Megahouses have been a nettlesome issue in Naples' older neighborhoods, as they replace earlier structures and blot out any sense of proportion.
Everybody's against megahouses, until it's time to build one of their own — or sell their lot to someone who will. In the late 1990s Naples City Council appointed a committee to look into regulating such homes. When the group came up with a plan, property owners turned out in force to shout it down.
The opportunity to sell to someone willing to pay top dollar for a house in order to tear it down and build something larger is simply too valuable for a property owner to cede to government regulation.
Once confined to Old Naples, the megahouse phenomenon is making its way north. And the same problems that megahouses fostered in the city are going with it, along with some new ones.
Megahouses will still look out of scale compared to existing homes. Plus, while Naples has at least a rudimentary citywide drainage system and a central sewer, areas newly subject to the invasion of the megahouses sometimes don't.
For example, Naples Park's drainage system is piecemeal, points out Joe Schmitt, director of Collier County's development services division. When a megahouse is built, the lot level is raised to meet flood guidelines. Then the house is shoehorned as near to the property lines as possible, causing water to drain onto neighboring lots.
The Dover-Kohl community redevelopment plan drawn up for Naples Park would have put in place a more comprehensive drainage system. But the neighborhood rejected it as too costly.
Right now, the only limit to the size of a house is the setback, or minimum distance that must be maintained between the structure and the lot line. Setting a maximum square footage or limiting the size of upper stories in proportion to lower stories are tools to prevent megahouses from dwarfing their neighbors.
Schmitt says he expects neighborhood groups to lobby for restrictions against megahouses in the unincorporated area. "There's a lot of pressure in the communities to try and prevent these homes from being built," Schmitt said.
He also expects to meet resistance if and when restrictions are crafted. "If someone pays over $1 million for a lot, they want to put a 3,500- or 4,000-square-foot house on there."

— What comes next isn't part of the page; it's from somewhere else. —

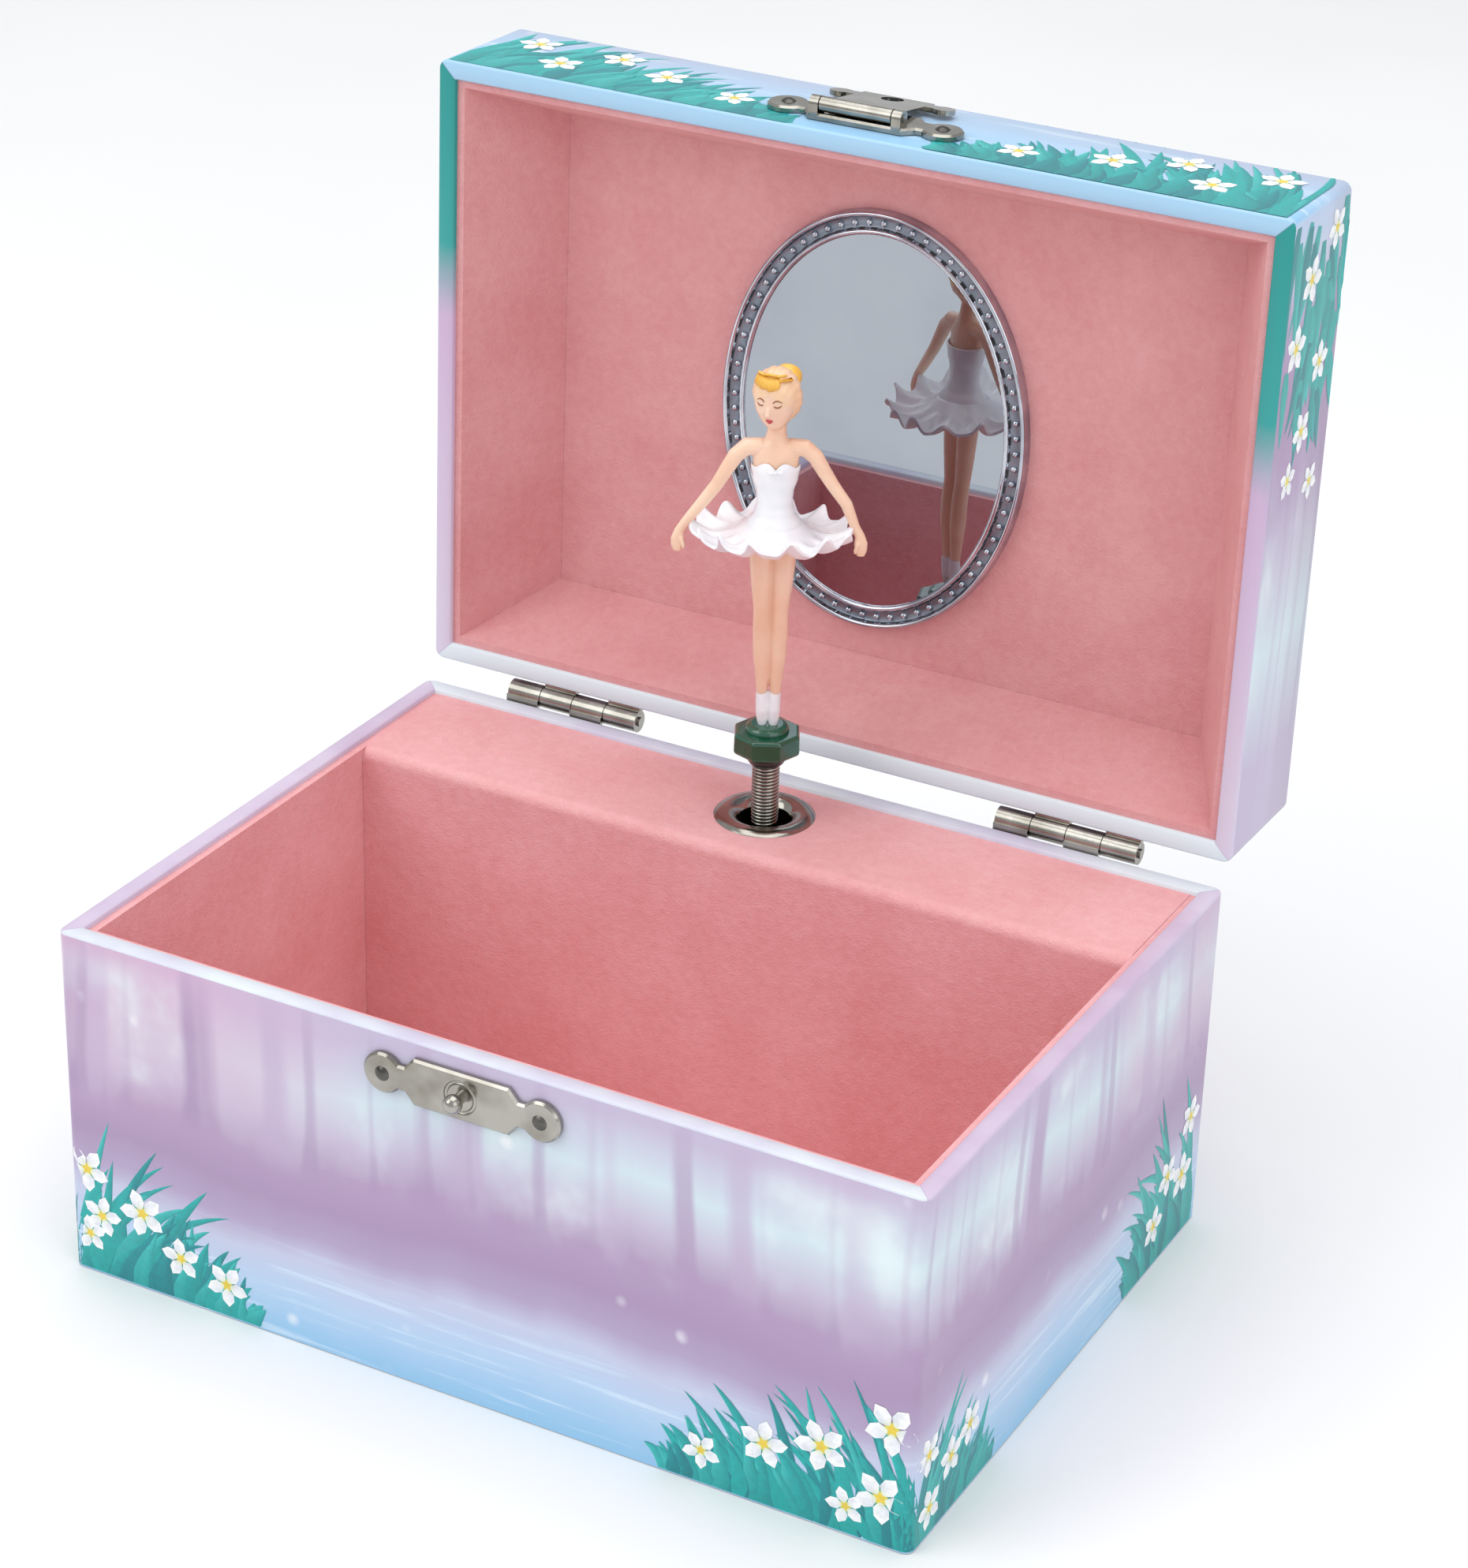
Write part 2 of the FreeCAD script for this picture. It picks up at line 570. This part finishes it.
def make_catch():
    """Catch plate, stud and nails on the base's front."""
    plate = clasp_plate(CATCH_Z)
    for x in CLASP_NAIL_X:
        plate = plate.cut(nail_hole(x, FRONT_FACE, CATCH_Z, -1))
    face = FRONT_FACE - CLASP_T
    dish = Part.makeTorus(STUD_BALL_R + 1.0, 0.35, V(CLASP_X, face, CATCH_Z), Y_AXIS)
    keep("catch_plate", plate.cut(dish))
    ball_y = face - 2.0
    neck = rod(STUD_NECK_R, V(CLASP_X, face, CATCH_Z), V(0, -1, 0), 2.0)
    ball = Part.makeSphere(STUD_BALL_R, V(CLASP_X, ball_y, CATCH_Z))
    foot = ball.common(box(-WIDTH, WIDTH, ball_y - 9, face, 0, 2 * BASE_HEIGHT))
    keep("catch_stud", neck.fuse(foot).removeSplitter())
    keep("catch_nails", group([nail(x, face, CATCH_Z, -1) for x in CLASP_NAIL_X]))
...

With several megahouses either already built or permitted in the coastal neighborhoods, a precedent may have been set. Regulating away the right to build a megahouse is essentially taking value away from the property owner, Schmitt said. "It's hard to put the genie back in the bottle."
Like Naples, North Naples may find itself living uneasily with the spread of the megahouse. "It's the dynamic of a changing community," Schmitt said.